Hüseyin Çelik, Milli Eğitim Bakanlığı koltuğunda otururken yaşanan bu utanç hikâyesini unutmuşsa, alımlarında yolsuzluk yapıldığı öne sürülen 100. Yıl Üniversitesi Tıp Fakültesi'nin özetlediğim süreç sırasında Genel Sekreteri olan kardeşi Ramazan Çelik kendisine hatırlatabilir. Zira Ramazan Çelik de, yolsuzluk yapıldığı iddia edilen tıbbi cihaz alımında “Tıp Fakültesi Genel Sekreteri” olarak soruşturmaya uğramış, o sırada verdiği emeklilik dilekçesini daha sonra geri çekmişti.

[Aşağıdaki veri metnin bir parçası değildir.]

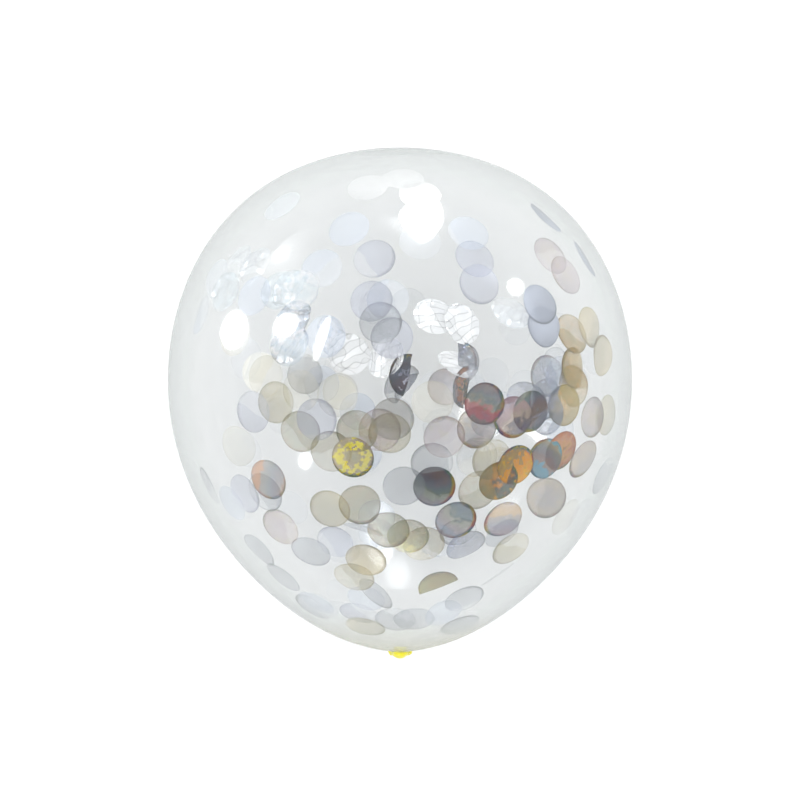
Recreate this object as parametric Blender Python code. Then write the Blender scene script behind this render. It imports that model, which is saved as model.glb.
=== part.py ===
"""Confetti balloon: a clear latex party balloon, blown up, tied at the neck and lying on a level floor.

Metres, +Z up. The balloon's axis is level and runs along Y: the crown points towards +Y, and the tied neck
towards -Y. The origin is in the small flat spot that the balloon rests on, straight under its widest ring.

The balloon is one moulded piece, so it is one closed solid: the round body and, at its end, the knot, the
pinched tail and the rolled lip of its own neck. The body is sealed, so it is solid here.
"""

import math

import bmesh
import bpy
from mathutils import Vector

# The round body. Its outline is a circle, stretched along the axis and scaled across it by a share that changes
# from the crown to the knot: GIRTH + TAPER c + BELLY c^2 + SHOULDER c^3, where c is 1 at the crown, -1 at the knot.
DIAMETER = 0.290
HALF_LENGTH = 0.1573
GIRTH, TAPER, BELLY, SHOULDER = 0.997, 0.080, -0.024, 0.091
WIDEST = 0.0772  # c at the widest ring
NECK_END = -HALF_LENGTH * (1 + WIDEST)
FLAT_SPOT_DEPTH = 0.0016  # leaves a spot about 44 mm across, which reaches well past the centre of gravity
AXIS_HEIGHT = DIAMETER / 2 - FLAT_SPOT_DEPTH

# The tied neck.
STRAND_RADIUS = 0.0017  # the neck, where it is twisted and pulled tight
KNOT_RADIUS = 0.0052
KNOT_LENGTH = 0.0052
KNOT_Y = NECK_END - 0.0014  # the middle of the knot, which sits close against the body
TAIL_LENGTH = 0.019
TAIL_BEND_RADIUS = 0.0019
TAIL_BEND = math.radians(97)  # from straight out of the knot to hanging under it
LIP_WIDTH = 0.0135
LIP_THICKNESS = 0.0046
LIP_ROLL_RADIUS = 0.0011

# How finely the round shapes are cut into facets.
SEGMENTS = 72
RINGS = 36
NECK_FACET = 0.00080

LATEX_COLOR = (0.93, 0.95, 0.94)
LATEX_ALPHA = 0.30
LATEX_ROUGHNESS = 0.08


def outline():
    """(y, radius) from the crown to the knot."""
    for i in range(RINGS + 1):
        c, s = math.cos(math.pi * i / RINGS), math.sin(math.pi * i / RINGS)
        share = GIRTH + TAPER * c + BELLY * c ** 2 + SHOULDER * c ** 3
        yield HALF_LENGTH * (c - WIDEST), DIAMETER / 2 * s * share


def link(name, mesh):
    """A new object in the scene."""
    obj = bpy.data.objects.new(name, mesh)
    bpy.context.scene.collection.objects.link(obj)
    return obj


def to_mesh(name, bm):
    """The bmesh as a mesh whose faces point out."""
    bmesh.ops.recalc_face_normals(bm, faces=bm.faces)
    mesh = bpy.data.meshes.new(name)
    bm.to_mesh(mesh)
    bm.free()
    return mesh


def evaluated(obj):
    """The object's mesh as its modifiers leave it, or a curve's tube. The object is removed."""
    bpy.context.view_layer.update()
    graph = bpy.context.evaluated_depsgraph_get()
    mesh = bpy.data.meshes.new_from_object(obj.evaluated_get(graph))
    bpy.data.objects.remove(obj)
    return mesh


def bridge(bm, loops):
    """Quads between each loop of vertices and the next one."""
    for near, far in zip(loops, loops[1:]):
        for i in range(len(near)):
            j = (i + 1) % len(near)
            bm.faces.new((near[i], near[j], far[j], far[i]))


def round_body():
    """The outline turned about the balloon's axis, which is at z = 0 here."""
    bm = bmesh.new()
    verts = [bm.verts.new((0, y, radius)) for y, radius in outline()]
    edges = [bm.edges.new(pair) for pair in zip(verts, verts[1:])]
    bmesh.ops.spin(bm, geom=verts + edges, axis=(0, 1, 0), cent=(0, 0, 0), angle=math.tau, steps=SEGMENTS)
    bmesh.ops.remove_doubles(bm, verts=bm.verts, dist=1e-6)
    return to_mesh("round_body", bm)


def knot_line(points=96):
    """A trefoil about the axis: the line that the neck follows in a tight overhand knot."""
    swing = KNOT_LENGTH / 2 - STRAND_RADIUS
    ring = KNOT_RADIUS - STRAND_RADIUS - swing
    for i in range(points):
        turn = math.tau * i / points
        reach = ring + swing * math.cos(3 * turn)
        yield reach * math.cos(2 * turn), KNOT_Y + swing * math.sin(3 * turn), reach * math.sin(2 * turn)


def knot():
    """The strand along the knot's line."""
    line = list(knot_line())
    curve = bpy.data.curves.new("knot", "CURVE")
    curve.dimensions = "3D"
    curve.bevel_depth = STRAND_RADIUS
    curve.bevel_resolution = 4
    spline = curve.splines.new("POLY")
    spline.points.add(len(line) - 1)
    for point, place in zip(spline.points, line):
        point.co = (*place, 1)
    spline.use_cyclic_u = True
    return evaluated(link("knot", curve))


def neck_root():
    """The gathered latex between the body and the knot: a cone that reaches into both."""
    bm = bmesh.new()
    bmesh.ops.create_cone(
        bm, cap_ends=True, segments=24, radius1=STRAND_RADIUS, radius2=3 * STRAND_RADIUS, depth=0.005)
    bmesh.ops.rotate(bm, verts=bm.verts, matrix=Vector((0, 0, 1)).rotation_difference((0, 1, 0)).to_matrix())
    bmesh.ops.translate(bm, verts=bm.verts, vec=(0, NECK_END, 0))
    return to_mesh("neck_root", bm)


def tail_place(share):
    """(centre, heading) on the tail: a tight bend out of the knot, and then straight down."""
    run = share * TAIL_LENGTH
    angle = min(run / TAIL_BEND_RADIUS, TAIL_BEND)
    heading = Vector((0, -math.cos(angle), -math.sin(angle)))
    bend = Vector((0, -math.sin(angle), math.cos(angle) - 1)) * TAIL_BEND_RADIUS
    return Vector((0, KNOT_Y, 0)) + bend + heading * (run - angle * TAIL_BEND_RADIUS), heading


def oval(share, width, thickness, sides):
    """Points round the tail at that share of its length. The oval's width is along X."""
    centre, heading = tail_place(share)
    across = Vector((1, 0, 0))
    through = heading.cross(across)
    for i in range(sides):
        angle = math.tau * i / sides
        yield centre + across * (width / 2 * math.cos(angle)) + through * (thickness / 2 * math.sin(angle))


def tail(rings=18, sides=24):
    """The loose end of the neck: round where it leaves the knot, wide and flat at the lip."""
    bm = bmesh.new()
    loops = []
    for i in range(rings + 1):
        share = i / rings
        width, thickness = (
            2 * STRAND_RADIUS + (end - 2 * STRAND_RADIUS) * share ** 0.8 for end in (LIP_WIDTH, LIP_THICKNESS))
        loops.append([bm.verts.new(place) for place in oval(share, width, thickness, sides)])
    bridge(bm, loops)
    bm.faces.new(loops[0])
    bm.faces.new(loops[-1])
    return to_mesh("tail", bm)


def lip(steps=40, sides=10):
    """The rolled rim at the mouth of the neck: a bead round the tail's end."""
    ring = list(oval(1, LIP_WIDTH, LIP_THICKNESS, steps))
    heading = tail_place(1)[1]
    bm = bmesh.new()
    loops = []
    for i, place in enumerate(ring):
        along = (ring[(i + 1) % steps] - ring[i - 1]).normalized()
        outward = along.cross(heading)
        angles = [math.tau * k / sides for k in range(sides)]
        offsets = [(outward * math.cos(a) + heading * math.sin(a)) * LIP_ROLL_RADIUS for a in angles]
        loops.append([bm.verts.new(place + offset) for offset in offsets])
    bridge(bm, loops + loops[:1])
    return to_mesh("lip", bm)


def tied_neck():
    """Knot, root, tail and lip melted into one closed surface, as soft latex presses into itself."""
    bm = bmesh.new()
    for mesh in (knot(), neck_root(), tail(), lip()):
        bm.from_mesh(mesh)
        bpy.data.meshes.remove(mesh)
    whole = bpy.data.meshes.new("tied_neck")
    bm.to_mesh(whole)
    bm.free()
    obj = link("tied_neck", whole)
    melt = obj.modifiers.new("melt", "REMESH")
    melt.mode = "VOXEL"
    melt.voxel_size = NECK_FACET
    return evaluated(obj)


def joined(body_mesh, neck_mesh):
    """The union of body and tied neck."""
    body = link("body", body_mesh)
    neck = link("neck", neck_mesh)
    union = body.modifiers.new("neck", "BOOLEAN")
    union.operation = "UNION"
    union.object = neck
    mesh = evaluated(body)
    bpy.data.objects.remove(neck)
    return mesh


def laid_down(mesh):
    """Raises the balloon to rest on the floor, and cuts its underside flat there."""
    bm = bmesh.new()
    bm.from_mesh(mesh)
    bmesh.ops.translate(bm, verts=bm.verts, vec=(0, 0, AXIS_HEIGHT))
    everything = bm.verts[:] + bm.edges[:] + bm.faces[:]
    cut = bmesh.ops.bisect_plane(
        bm, geom=everything, dist=1e-7, plane_co=(0, 0, 0), plane_no=(0, 0, -1), clear_outer=True)
    bmesh.ops.edgeloop_fill(bm, edges=[e for e in cut["geom_cut"] if isinstance(e, bmesh.types.BMEdge)])
    return to_mesh("latex_balloon", bm)


def clear_latex():
    """Thin clear latex: glossy, almost colourless, see-through."""
    material = bpy.data.materials.new("clear_latex")
    material.use_nodes = True
    shader = material.node_tree.nodes["Principled BSDF"]
    shader.inputs["Base Color"].default_value = (*LATEX_COLOR, 1)
    shader.inputs["Metallic"].default_value = 0.0
    shader.inputs["Roughness"].default_value = LATEX_ROUGHNESS
    shader.inputs["Alpha"].default_value = LATEX_ALPHA
    return material


def main():
    for obj in list(bpy.data.objects):
        bpy.data.objects.remove(obj)
    balloon = link("latex_balloon", laid_down(joined(round_body(), tied_neck())))
    balloon.data.shade_smooth()
    balloon.data.set_sharp_from_angle(angle=math.radians(35))
    balloon.data.materials.append(clear_latex())


main()
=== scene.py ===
"""Looks of a confetti balloon: a clear latex skin, its tied neck, and the film discs sealed inside it.

The balloon lies on the floor with its axis level along Y, the crown towards +Y and the neck towards -Y.
A place on the skin is given as (turn, along): turn is in degrees round the axis, 0 on top and growing towards
+X, and along is in millimetres from the widest ring, growing towards the crown.
"""

import math
import random
from collections import namedtuple

import bmesh
import bpy
from bpy.props import FloatProperty, FloatVectorProperty, IntProperty, PointerProperty
from mathutils import Euler, Matrix, Vector


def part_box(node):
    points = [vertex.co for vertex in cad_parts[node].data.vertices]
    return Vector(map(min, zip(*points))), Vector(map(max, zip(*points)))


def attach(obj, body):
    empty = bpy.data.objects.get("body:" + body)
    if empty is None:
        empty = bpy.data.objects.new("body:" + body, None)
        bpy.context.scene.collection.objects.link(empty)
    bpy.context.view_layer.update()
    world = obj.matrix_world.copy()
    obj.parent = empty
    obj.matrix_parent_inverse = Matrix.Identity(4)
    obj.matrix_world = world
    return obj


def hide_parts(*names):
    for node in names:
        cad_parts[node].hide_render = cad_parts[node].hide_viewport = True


bl_info = {
    "name": "Confetti balloon",
    "version": (1, 0, 0),
    "blender": (4, 5, 0),
    "location": "3D View > Sidebar > Balloon",
    "description": "Makes a clear balloon with film confetti inside, lying on a floor",
    "category": "Object",
}

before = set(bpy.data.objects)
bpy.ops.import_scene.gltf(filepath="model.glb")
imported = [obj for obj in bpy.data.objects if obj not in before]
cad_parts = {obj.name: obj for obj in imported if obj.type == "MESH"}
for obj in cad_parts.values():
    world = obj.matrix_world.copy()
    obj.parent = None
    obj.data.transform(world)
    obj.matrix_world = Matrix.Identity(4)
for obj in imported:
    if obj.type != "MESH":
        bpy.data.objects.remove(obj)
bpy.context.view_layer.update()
NODE = "latex_balloon"
LOW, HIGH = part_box(NODE)
MM = 0.001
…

Velhasıl, Ergenekon davası açıklamalarıyla yasadışı örgüt uzmanı olduğunu da idrak ettiğimiz Hüseyin Çelik'in evinde bu bayram da ihtimal sevinçle geçiyor.

Onuru için intihar eden Enver Arpalı'nın ve adil yargılanmadığına inanan insanların evinde ise bir bayram daha yas var.

Allah taksiratını affetsin...

“Kimin” derseniz, bu yazıyı bir kez daha okuyun!